In the future, if they try to split you out of jealousy, just smile and hold his hand. Look into his eyes, then back at the family member, saying "I'm sorry, I wasn't listening... did you say something?" Or say something totally unexpected.



For example, let's say your sister in law is at you about shoes and clothes, or not marrying her brother. Pick something out of the blue like, "Have you ever seen "CATS"? Live on Broadway? I did back when ---"



Here's a good instance that REALLY happened: my mother in law gripped at me 24/7 when my fiancee wasn't around. In the middle of one rant, I said, "Have you ever been to the Biltmore at Christmas? It's lovely, with all the different styles of Christmas trees, the candles, even the winery is festive.



It totally distracted her from the rant, but if she'd kept at it, I would have said something like "Are there humpbacked whales in Alaska?"



ANYTHING that's totally out of the blue should work -- just nothing even REMOTELY to do with family. These unexpected thoughts distract whtever rant was forming in their minds at the time. It's a tactic I've used for years when someone gets hostile at me.



Dilemma......What Do I Do?

Sell the hair accessories on ebay. Offer a babysitter for the wedding/reception for the child (g/f of brother).



You are at a time in your life that is full of stress. Have your children in the wedding as planned. Ignore the sister-in-law complaining about the shoes or ask her to take them back and buy hard sole, uncomfortable stillettoes so that she will quit complaining.



Surely you knew how these people were since you have 2 kids with this man (unless they are from other relationships).



Keep the peace as much as you can so that you don't have to deal with the drama,but don't be ran over either.



I hope that your sister is doing better and that she will be able to be at the wedding or in the wedding of your dreams.



Don't let other people ruin your day. Some people just love to complain and you can't make everyone happy. Plan what you want and go with it. Good luck.

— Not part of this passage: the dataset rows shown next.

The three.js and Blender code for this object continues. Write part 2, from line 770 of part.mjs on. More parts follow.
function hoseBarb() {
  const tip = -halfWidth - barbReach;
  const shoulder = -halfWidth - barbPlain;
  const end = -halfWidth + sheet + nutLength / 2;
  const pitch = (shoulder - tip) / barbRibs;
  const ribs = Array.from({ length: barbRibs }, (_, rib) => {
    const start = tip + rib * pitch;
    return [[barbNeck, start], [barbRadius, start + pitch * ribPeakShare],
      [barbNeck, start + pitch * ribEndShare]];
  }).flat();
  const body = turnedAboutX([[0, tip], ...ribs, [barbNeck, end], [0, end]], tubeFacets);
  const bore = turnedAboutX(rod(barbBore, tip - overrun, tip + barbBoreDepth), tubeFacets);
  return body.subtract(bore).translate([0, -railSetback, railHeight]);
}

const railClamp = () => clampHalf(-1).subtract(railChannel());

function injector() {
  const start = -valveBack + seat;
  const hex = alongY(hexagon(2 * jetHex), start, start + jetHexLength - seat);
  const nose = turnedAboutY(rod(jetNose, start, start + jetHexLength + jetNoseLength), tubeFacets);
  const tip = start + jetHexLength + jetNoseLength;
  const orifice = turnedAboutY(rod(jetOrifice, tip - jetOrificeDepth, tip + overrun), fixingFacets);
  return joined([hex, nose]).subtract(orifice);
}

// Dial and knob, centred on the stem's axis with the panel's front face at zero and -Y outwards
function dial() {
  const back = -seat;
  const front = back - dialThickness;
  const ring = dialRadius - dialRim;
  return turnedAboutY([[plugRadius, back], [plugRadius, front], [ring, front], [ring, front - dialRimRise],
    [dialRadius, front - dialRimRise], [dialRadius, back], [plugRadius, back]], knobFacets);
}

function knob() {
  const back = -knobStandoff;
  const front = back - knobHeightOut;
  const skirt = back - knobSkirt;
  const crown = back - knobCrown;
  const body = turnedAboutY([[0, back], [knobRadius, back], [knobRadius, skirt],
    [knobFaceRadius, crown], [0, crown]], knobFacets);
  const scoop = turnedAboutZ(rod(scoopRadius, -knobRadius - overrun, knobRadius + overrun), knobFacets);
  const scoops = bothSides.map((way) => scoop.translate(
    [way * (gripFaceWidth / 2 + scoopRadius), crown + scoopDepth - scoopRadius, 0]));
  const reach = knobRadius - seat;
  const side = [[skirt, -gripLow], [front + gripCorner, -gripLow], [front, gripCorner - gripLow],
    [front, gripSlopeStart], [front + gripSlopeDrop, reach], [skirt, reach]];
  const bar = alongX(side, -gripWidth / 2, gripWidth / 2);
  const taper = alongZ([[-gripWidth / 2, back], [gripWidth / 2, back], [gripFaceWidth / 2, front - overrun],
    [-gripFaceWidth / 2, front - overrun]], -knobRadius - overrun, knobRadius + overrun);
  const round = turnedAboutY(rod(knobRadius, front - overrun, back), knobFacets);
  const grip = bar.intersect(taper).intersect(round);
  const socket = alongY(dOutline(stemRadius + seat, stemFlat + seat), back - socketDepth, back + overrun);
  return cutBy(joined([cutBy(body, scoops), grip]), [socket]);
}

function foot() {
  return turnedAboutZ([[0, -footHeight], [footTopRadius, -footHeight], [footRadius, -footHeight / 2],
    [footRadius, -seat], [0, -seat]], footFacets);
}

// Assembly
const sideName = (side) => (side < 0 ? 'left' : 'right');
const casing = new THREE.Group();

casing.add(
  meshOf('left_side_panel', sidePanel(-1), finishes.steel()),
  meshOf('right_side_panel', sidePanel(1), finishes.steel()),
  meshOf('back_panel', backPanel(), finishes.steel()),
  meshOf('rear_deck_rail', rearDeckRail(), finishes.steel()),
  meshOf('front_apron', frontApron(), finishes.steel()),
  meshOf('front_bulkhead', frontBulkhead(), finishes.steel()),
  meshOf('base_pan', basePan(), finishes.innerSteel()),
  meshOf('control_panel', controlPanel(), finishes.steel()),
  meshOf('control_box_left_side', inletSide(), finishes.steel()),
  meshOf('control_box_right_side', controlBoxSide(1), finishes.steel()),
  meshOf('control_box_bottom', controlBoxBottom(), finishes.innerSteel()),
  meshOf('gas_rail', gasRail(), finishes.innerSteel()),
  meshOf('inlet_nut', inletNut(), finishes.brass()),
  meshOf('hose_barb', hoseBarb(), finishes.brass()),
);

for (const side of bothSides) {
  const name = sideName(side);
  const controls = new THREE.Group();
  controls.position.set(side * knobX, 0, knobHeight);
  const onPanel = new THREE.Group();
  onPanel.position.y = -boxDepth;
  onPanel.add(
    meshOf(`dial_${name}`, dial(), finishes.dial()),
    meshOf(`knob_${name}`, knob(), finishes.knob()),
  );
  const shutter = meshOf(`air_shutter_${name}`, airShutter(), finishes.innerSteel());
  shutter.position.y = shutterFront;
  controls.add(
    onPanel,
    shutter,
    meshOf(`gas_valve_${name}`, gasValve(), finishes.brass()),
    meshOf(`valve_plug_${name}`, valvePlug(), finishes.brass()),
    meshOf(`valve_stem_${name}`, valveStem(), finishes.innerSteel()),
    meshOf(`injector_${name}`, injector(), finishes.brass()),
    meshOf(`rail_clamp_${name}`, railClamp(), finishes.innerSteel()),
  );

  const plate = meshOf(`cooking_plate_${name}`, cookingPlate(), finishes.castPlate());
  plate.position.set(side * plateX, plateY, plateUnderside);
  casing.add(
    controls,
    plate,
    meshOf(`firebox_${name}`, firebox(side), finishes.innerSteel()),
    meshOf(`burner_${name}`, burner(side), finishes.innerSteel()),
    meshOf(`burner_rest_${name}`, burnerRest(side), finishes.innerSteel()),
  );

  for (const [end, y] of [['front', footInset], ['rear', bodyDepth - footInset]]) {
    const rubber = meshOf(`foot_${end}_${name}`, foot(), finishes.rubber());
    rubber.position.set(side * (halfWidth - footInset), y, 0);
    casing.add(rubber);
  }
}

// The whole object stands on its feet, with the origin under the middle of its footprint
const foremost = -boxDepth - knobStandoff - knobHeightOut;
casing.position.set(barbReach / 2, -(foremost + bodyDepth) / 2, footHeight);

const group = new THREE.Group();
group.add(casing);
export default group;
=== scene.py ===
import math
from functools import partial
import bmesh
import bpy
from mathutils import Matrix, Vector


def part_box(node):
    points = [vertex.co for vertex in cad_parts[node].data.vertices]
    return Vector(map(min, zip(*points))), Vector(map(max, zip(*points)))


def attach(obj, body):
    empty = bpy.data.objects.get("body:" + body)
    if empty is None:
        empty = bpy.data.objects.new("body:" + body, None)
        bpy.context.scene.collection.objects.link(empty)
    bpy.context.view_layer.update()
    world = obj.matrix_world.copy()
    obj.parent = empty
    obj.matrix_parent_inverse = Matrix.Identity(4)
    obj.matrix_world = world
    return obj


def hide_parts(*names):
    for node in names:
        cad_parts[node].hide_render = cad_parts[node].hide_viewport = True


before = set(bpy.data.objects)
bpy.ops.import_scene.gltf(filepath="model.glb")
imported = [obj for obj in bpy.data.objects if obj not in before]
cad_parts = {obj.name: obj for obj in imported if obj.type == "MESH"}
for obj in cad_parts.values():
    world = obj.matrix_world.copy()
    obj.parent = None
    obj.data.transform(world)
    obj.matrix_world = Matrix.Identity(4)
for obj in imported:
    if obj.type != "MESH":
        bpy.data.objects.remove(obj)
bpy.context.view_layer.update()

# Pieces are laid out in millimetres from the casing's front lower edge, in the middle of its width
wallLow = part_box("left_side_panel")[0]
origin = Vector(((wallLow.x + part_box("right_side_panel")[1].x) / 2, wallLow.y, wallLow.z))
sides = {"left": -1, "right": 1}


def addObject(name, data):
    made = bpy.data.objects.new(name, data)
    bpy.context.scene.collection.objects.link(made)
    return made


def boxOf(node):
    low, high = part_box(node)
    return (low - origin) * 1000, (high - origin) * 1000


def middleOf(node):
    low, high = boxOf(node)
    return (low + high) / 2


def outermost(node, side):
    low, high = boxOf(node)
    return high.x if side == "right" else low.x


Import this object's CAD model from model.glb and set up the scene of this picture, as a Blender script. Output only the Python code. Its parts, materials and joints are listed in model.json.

Dilemma......What Do I Do?

I totally agree with you on all things but 1. I mean i totally understand it's your wedding but the no children policy is a bit harsh as not all parents would want to leave their kids behind. I understand the ones in this country but the other lady?. That's a bit unfair, would you want to stay away from your 2 year old baby, knowing that she's in another country?



But then again it's your wedding. Sooo Good Luck x x x



Dilemma......What Do I Do?

Okay - concentrate on your wedding. It's going to be the hapiest day of your life, so hang on to that thought. Hang on to why you're going through this. You're marrying the guy of your dreams, not his entire family.

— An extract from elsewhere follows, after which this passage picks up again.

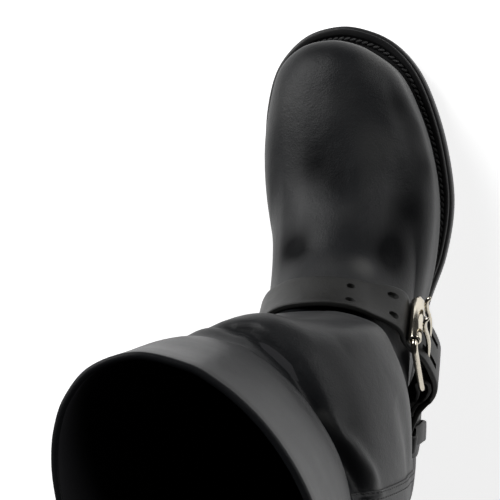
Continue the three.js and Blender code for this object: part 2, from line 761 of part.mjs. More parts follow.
// A round hole punched through the strap.
function strapHole(length, aside) {
  const [low, high] = [-2, strapThickness + 4];
  const ring = (height) =>
    Array.from({ length: 8 }, (_, i) => {
      const angle = (i * Math.PI) / 4;
      return harnessPoint(
        length + (holeDiameter / 2) * Math.cos(angle),
        aside + (holeDiameter / 2) * Math.sin(angle),
        height,
      );
    });
  return toSolid(loopMesh([ring(low), ring(high)], pairedCap));
}

const longSteps = 18;

// Path of the instep strap: along the upper, under the roller, out over the heel bar and back
// down into the keeper
const strapPath = [
  ...Array.from({ length: longSteps + 1 }, (_, i) => ({
    length: mix(strapStartAt, rollerLength - 14, i / longSteps),
    height: strapLow,
  })),
  ...smoothPath(
    [
      { length: rollerLength - 7, height: strapLow },
      { length: rollerLength, height: strapLow },
      { length: rollerLength + 6, height: mix(strapLow, strapHigh, 0.2) },
      { length: rollerLength + 12, height: mix(strapLow, strapHigh, 0.56) },
      { length: 0, height: mix(strapLow, strapHigh, 0.8) },
      { length: heelBarLength - 8, height: mix(strapLow, strapHigh, 0.97) },
      { length: heelBarLength, height: strapHigh },
      { length: heelBarLength + 8, height: mix(strapHigh, strapInKeeper, 0.3) },
      { length: chapeReturnAt + 2, height: mix(strapHigh, strapInKeeper, 0.75) },
      { length: keeperAt - 8, height: strapInKeeper },
      { length: keeperAt + keeperWidth / 2, height: strapInKeeper },
      { length: strapEndAt, height: strapInKeeper },
    ],
    5,
  ),
];
const endRound = strapWidth / 2;
strapPath.forEach((spot) => {
  const toEnd = clamp01((strapEndAt - spot.length) / endRound);
  spot.share = mix(0.45, 1, Math.sqrt(1 - (1 - toEnd) ** 2));
});

// Path of the buckle strap: from the heel under the keeper, round the buckle's heel bar and
// back over itself
const chapePath = [
  ...smoothPath(
    [
      { length: chapeEndAt, height: chapeLow },
      { length: keeperAt + 20, height: chapeLow },
      { length: keeperAt + 9, height: chapeLifted },
      { length: keeperAt - 9, height: chapeLifted },
      { length: chapeReturnAt - 4, height: mix(chapeLow, chapeLifted, 0.3) },
      { length: heelBarLength + 12, height: chapeLow },
      { length: heelBarLength + 3, height: chapeLow },
    ],
    6,
  ),
  ...Array.from({ length: 9 }, (_, i) => {
    const angle = -Math.PI / 2 - (i * Math.PI) / 8;
    return {
      length: heelBarLength + foldRadius * Math.cos(angle),
      height: heelBarHeight + foldRadius * Math.sin(angle),
    };
  }),
  ...smoothPath(
    [
      { length: heelBarLength + 4, height: chapeHigh - 0.3 },
      { length: heelBarLength + 10, height: mix(chapeHigh, chapeLow + chapeThickness + seamGap, 0.6) },
      { length: heelBarLength + 16, height: chapeLow + chapeThickness + seamGap + 0.3 },
      { length: chapeReturnAt, height: mix(chapeLow, chapeLifted, 0.5) + chapeThickness + seamGap },
    ],
    4,
  ),
];

// The two straps as solids, grown on all sides by the gap that other pieces keep from them.
const strapForm = (grow) => toSolid(stripMesh(strapPath, strapWidth + 2 * grow, strapThickness + 2 * grow));
const chapeForm = (grow) => toSolid(stripMesh(chapePath, strapWidth + 2 * grow, chapeThickness + 2 * grow));

// Instep strap: sewn down low on the inner side, laid over the instep, drawn under the roller
// and out over the heel bar, with its rounded end in the keeper
function makeInstepStrap() {
  let strap = strapForm(0).subtract(upperForm).subtract(chapeForm(layerGap));
  for (const side of prongSides) {
    strap = strap.subtract(harnessBlock(-6, 11.5, side, prongWire + 2 * metalGap));
    for (const length of holePairsAt) strap = strap.subtract(strapHole(length, side));
  }
  return fromSolid(strap);
}

// Buckle strap: sewn down at the heel on the outer side, run forward under the keeper and
// folded round the buckle's heel bar, with a slot for each prong
function makeBuckleStrap() {
  let strap = chapeForm(0).subtract(upperForm);
  for (const side of prongSides) {
    const slotFront = heelBarLength - foldRadius - chapeThickness;
    const slotBack = heelBarLength + foldRadius + prongWire;
    strap = strap.subtract(harnessBlock(slotFront, slotBack, side, prongWire + 2 * metalGap));
  }
  return fromSolid(strap);
}

// Keeper: a leather loop round the buckle strap and the instep strap's end
function makeKeeper() {
  const innerHalf = strapWidth / 2 + layerGap;
  const innerLow = chapeLifted - chapeThickness / 2 - layerGap;
  const innerHigh = strapInKeeper + strapThickness / 2 + 2 * layerGap;
  const corners = [
    [-1, 0, 0], [-0.5, 0, 0], [0, 0, 0], [0.5, 0, 0], [1, 0, 0],
    [1, 1, 0], [0.5, 1, 0], [0, 1, 0], [-0.5, 1, 0], [-1, 1, 0],
  ];
  const rings = corners.map(([side, top]) => {
    const atCorner = Math.abs(side) === 1;
    const inner = [side * innerHalf, top ? innerHigh : innerLow];
    const outer = [
      side * innerHalf + (atCorner ? side * keeperThickness * 0.8 : 0),
      inner[1] + (top ? keeperThickness : -keeperThickness - bedDepth),
    ];
    const [from, to] = [keeperAt - keeperWidth / 2, keeperAt + keeperWidth / 2];
    return [
      harnessPoint(from, inner[0], inner[1]),
      harnessPoint(to, inner[0], inner[1]),
      harnessPoint(to, outer[0], outer[1]),
      harnessPoint(from, outer[0], outer[1]),
    ];
  });
  const loop = toSolid(loopMesh(rings));
  return fromSolid(loop.subtract(upperForm));
}

// A round wire along a line of points that lies in a plane square to the buckle's bars.
const wireSides = 8;
function wireMesh(points, radius) {
  const rings = points.map((point, i) => {
    const before = points[Math.max(0, i - 1)];
    const after = points[Math.min(points.length - 1, i + 1)];
    const along = after.clone().sub(before).normalize();
    const up = along.clone().cross(buckleFrame.across).normalize();
    return Array.from({ length: wireSides }, (_, k) => {
      const angle = (2 * Math.PI * (k + 0.5)) / wireSides;
      return point
        .clone()
        .addScaledVector(buckleFrame.across, radius * Math.cos(angle))
        .addScaledVector(up, radius * Math.sin(angle));
    });
  });
  return loopMesh(rings, pairedCap);
}

// Buckle frame: one round wire bent to a rectangle with rounded corners, its front bar inside
// the roller and its heel bar in the fold of the buckle strap
const frameHalfWidth = strapWidth / 2 + frameClearance + buckleWire / 2;
const frameHeight = (length) => mix(rollerHeight, heelBarHeight, (length - rollerLength) / buckleLength);
function makeFrame() {
  const rings = [];
  const bend = buckleWire;
  const corners = [[1, 1], [-1, 1], [-1, -1], [1, -1]];
  corners.forEach(([sl, sw], c) => {
    const cl = sl * (buckleLength / 2 - bend);
    const cw = sw * (frameHalfWidth - bend);
    for (let i = 0; i <= 4; i += 1) {
      const angle = ((c * 90 + i * 22.5) * Math.PI) / 180;
      rings.push([cl + bend * Math.cos(angle), cw + bend * Math.sin(angle), angle]);
    }
  });
  return loopMesh(
    rings.map(([length, aside, angle]) =>
      Array.from({ length: wireSides }, (_, k) => {
        const round = (2 * Math.PI * (k + 0.5)) / wireSides;
        const outwards = (buckleWire / 2) * Math.cos(round);
        const up = (buckleWire / 2) * Math.sin(round);
        return flatPoint(
          length + outwards * Math.cos(angle),
          aside + outwards * Math.sin(angle),
          frameHeight(length) + up,
        );
      }),
    ),
  );
}

// Roller: a metal tube that turns on the frame's front bar
function makeRoller() {
  const half = strapWidth / 2 + frameClearance - buckleWire / 2;
  const bore = buckleWire / 2 + metalGap;
  const ring = (aside, radius) =>
    Array.from({ length: 16 }, (_, k) => {
      const angle = (k * Math.PI) / 8;
      return flatPoint(
        rollerLength + radius * Math.cos(angle),
        aside,
        rollerHeight + radius * Math.sin(angle),
      );
    });
  return loopMesh([ring(-half, bore), ring(-half, rollerRadius), ring(half, rollerRadius), ring(half, bore)]);
}

// Prong: a wire hooked round the heel bar, up through the strap's hole and over the roller,
// with its tip bent outwards
function makeProng(side) {
  const eye = buckleWire / 2 + metalGap + prongWire / 2;
  const hook = [-60, -30, 0, 30, 60, 90].map((degrees) => {
    const angle = THREE.MathUtils.degToRad(degrees);
    return [heelBarLength + eye * Math.cos(angle), heelBarHeight + eye * Math.sin(angle)];
  });
  const rest = rollerHeight + rollerRadius + prongWire / 2 + metalGap;
  const tongue = [
    [heelBarLength - 5, heelBarHeight + eye],
    [heelBarLength - 11, heelBarHeight + eye + 0.4],
    [1, heelBarHeight + eye + 1.9],
    [-7, rest - 0.4],
    [rollerLength + 5, rest + 0.2],
    [rollerLength, rest + 0.1],
    [rollerLength - 5, rest + 0.6],
    [rollerLength - 8, rest + 2],
    [rollerLength - 9.5, rest + 4],
  ];
  const line = new THREE.CatmullRomCurve3(
    [...hook, ...tongue].map(([length, height]) => flatPoint(length, side, height)),
    false,
    "centripetal",
  );
  return wireMesh(line.getSpacedPoints(20), prongWire / 2);
}

// Side seam: the raised strip over the joint of the shaft's front and back
function makeSideSeam(around) {
  const rows = [...upperLevels.filter((level) => level >= seamFromRow), seamToRow].sort((a, b) => a - b);
  const rings = rows.filter((row) => row <= seamToRow).map((row) => {
    const v = row / (rowCount - 1);
    const here = smoothPoint(around, v);
    const beside = smoothPoint(around + 1e-3, v);
    const half = ((seamStripWidth / 2) * 1e-3) / here.distanceTo(beside);
    const high = seamGap + seamStripThickness;
    return [
      upperPoint(around - half, v, -bedDepth),
      upperPoint(around + half, v, -bedDepth),
      upperPoint(around + half, v, high),
      upperPoint(around - half, v, high),
    ];
  });
  return fromSolid(toSolid(loopMesh(rings, pairedCap)).subtract(upperForm));
}

const parts = new THREE.Group();
function addPart(name, geometry, material) {
  const mesh = new THREE.Mesh(geometry, material);
  mesh.name = name;
  parts.add(mesh);
}

const blackLeather = new THREE.MeshStandardMaterial({ color: 0x1b1b1c, roughness: 0.5, metalness: 0 });
const soleRubber = new THREE.MeshStandardMaterial({ color: 0x161617, roughness: 0.75, metalness: 0 });
const weltLeather = new THREE.MeshStandardMaterial({ color: 0x1e1d1d, roughness: 0.6, metalness: 0 });
const paleMetal = new THREE.MeshStandardMaterial({ color: 0xd8cdb4, roughness: 0.25, metalness: 1 });
const insoleLeather = new THREE.MeshStandardMaterial({ color: 0x2a2522, roughness: 0.7, metalness: 0 });

addPart("outsole", makeOutsole(), soleRubber);
addPart("heel", makeHeel(), soleRubber);
addPart("welt", makeWelt(), weltLeather);
addPart("insole", makeInsole(), insoleLeather);
addPart("upper", makeUpper(), blackLeather);
addPart("side_seam_outer", makeSideSeam(seamAround.outer), blackLeather);
addPart("side_seam_inner", makeSideSeam(seamAround.inner), blackLeather);
addPart("instep_strap", makeInstepStrap(), blackLeather);
addPart("buckle_strap", makeBuckleStrap(), blackLeather);
addPart("strap_keeper", makeKeeper(), blackLeather);
addPart("buckle_frame", makeFrame(), paleMetal);
addPart("buckle_roller", makeRoller(), paleMetal);
addPart("buckle_prong_lower", makeProng(prongSides[0]), paleMetal);
addPart("buckle_prong_upper", makeProng(prongSides[1]), paleMetal);

export default parts;
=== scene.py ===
import math

import bpy
import numpy as np
from mathutils import Matrix, Vector


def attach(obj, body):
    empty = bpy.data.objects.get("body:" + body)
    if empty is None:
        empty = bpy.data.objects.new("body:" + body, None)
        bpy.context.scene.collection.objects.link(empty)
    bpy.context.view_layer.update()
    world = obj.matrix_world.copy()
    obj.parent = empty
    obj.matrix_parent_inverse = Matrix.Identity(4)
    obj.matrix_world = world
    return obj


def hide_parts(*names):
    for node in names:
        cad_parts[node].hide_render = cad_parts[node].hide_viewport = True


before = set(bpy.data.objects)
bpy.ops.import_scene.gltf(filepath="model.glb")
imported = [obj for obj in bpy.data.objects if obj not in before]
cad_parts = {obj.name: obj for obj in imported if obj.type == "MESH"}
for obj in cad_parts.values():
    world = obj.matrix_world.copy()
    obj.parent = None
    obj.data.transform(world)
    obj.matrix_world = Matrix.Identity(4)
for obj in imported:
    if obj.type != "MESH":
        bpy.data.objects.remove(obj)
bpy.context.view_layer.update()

# Outsole. One plate of black rubber, moulded with a flat tread under the ball, a rise to the
# toe and a bent shank, then cemented under the welt. Its trimmed edge is proud of the welt and
# has a fine line round it where the two layers of the plate meet.
# Rows of the sole's outline: along from the heel, across, direction of the shaft's matching
# point in degrees, and width of the welt there as a share.
OUTLINE = np.array([
    (0.998, -0.07, 0, 1.85), (0.99, 0.085, 12, 1.85), (0.964, 0.228, 24, 1.8), (0.912, 0.352, 36, 1.44),
    (0.837, 0.44, 47, 1.29), (0.747, 0.502, 58, 1.14), (0.65, 0.53, 69, 1.04), (0.551, 0.491, 81, 0.69),
    (0.446, 0.4, 94, 0.15), (0.33, 0.35, 108, 0.25), (0.222, 0.343, 122, 0.5), (0.122, 0.345, 137, 0.6),
    (0.04, 0.292, 153, 0.6), (-0.008, 0.125, 171, 0.6), (-0.008, -0.125, 189, 0.6), (0.04, -0.29, 207, 0.6),
    (0.122, -0.34, 223, 0.6), (0.222, -0.328, 238, 0.6), (0.33, -0.296, 252, 0.7), (0.446, -0.303, 266, 0.85),
    (0.555, -0.382, 279, 1.06), (0.657, -0.452, 291, 1.22), (0.753, -0.481, 302, 1.42), (0.844, -0.465, 313, 1.61),
    (0.922, -0.398, 326, 1.6), (0.978, -0.252, 342, 1.75),
])
ALONG, ACROSS, TURN, LEDGE = OUTLINE.T
SOLE_LENGTH, BALL_WIDTH, WELT_LEDGE = 284.0, 105.0, 7.0
HEEL_BACK = -0.117 * SOLE_LENGTH
TOE_TIP = HEEL_BACK + SOLE_LENGTH
HEEL_HEIGHT, HEEL_LENGTH, TOE_SPRING = 38.0, 62.0, 9.0
OUTSOLE, WELT, SEAM_GAP = 11.0, 4.5, 0.4
SOLE_PAIRS = 150


def smooth(t):
    """The rise 3 t squared less 2 t cubed, held between 0 and 1."""
    t = np.clip(t, 0, 1)
    return t * t * (3 - 2 * t)


def mix(a, b, t):
    """a plus t times the way from a to b."""
    return a + (b - a) * t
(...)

So if his sister has gone and done something stupid - well, take a deep breathe, and move on. Do not allow her to cast a shadow over your day.



Secondly - well, you've made up your mind about the children - you will offend people now if you change your mind. It's a pity you agreed to it and now regret doing so (did I get that right?). Just smile, and refuse to allow it to upset you. Really. If they want to be morons, let them. Do you care if they don't come to the wedding? (She sounds like a cow, by the way.) But he will feel bad if he doesn't come to the wedding and she seems to be able to pull strings.



Let them get on with it. Be above it all.



Dilemma......What Do I Do?

First of all remember that it is your wedding! Its special for the two of you because you are getting married. You can't keep everyone happen and if the girlfriend won't come because of the little one then thats her problem. The fiance's sister is maybe trying to get some attention so don't let her bother you. Get her brother to get her to pay for the accessories that can't be used because of her. I had similar problems planning our wedding but on the day none of these things mattered!



Dilemma......What Do I Do?

What?? top it all off..yes? what is the question?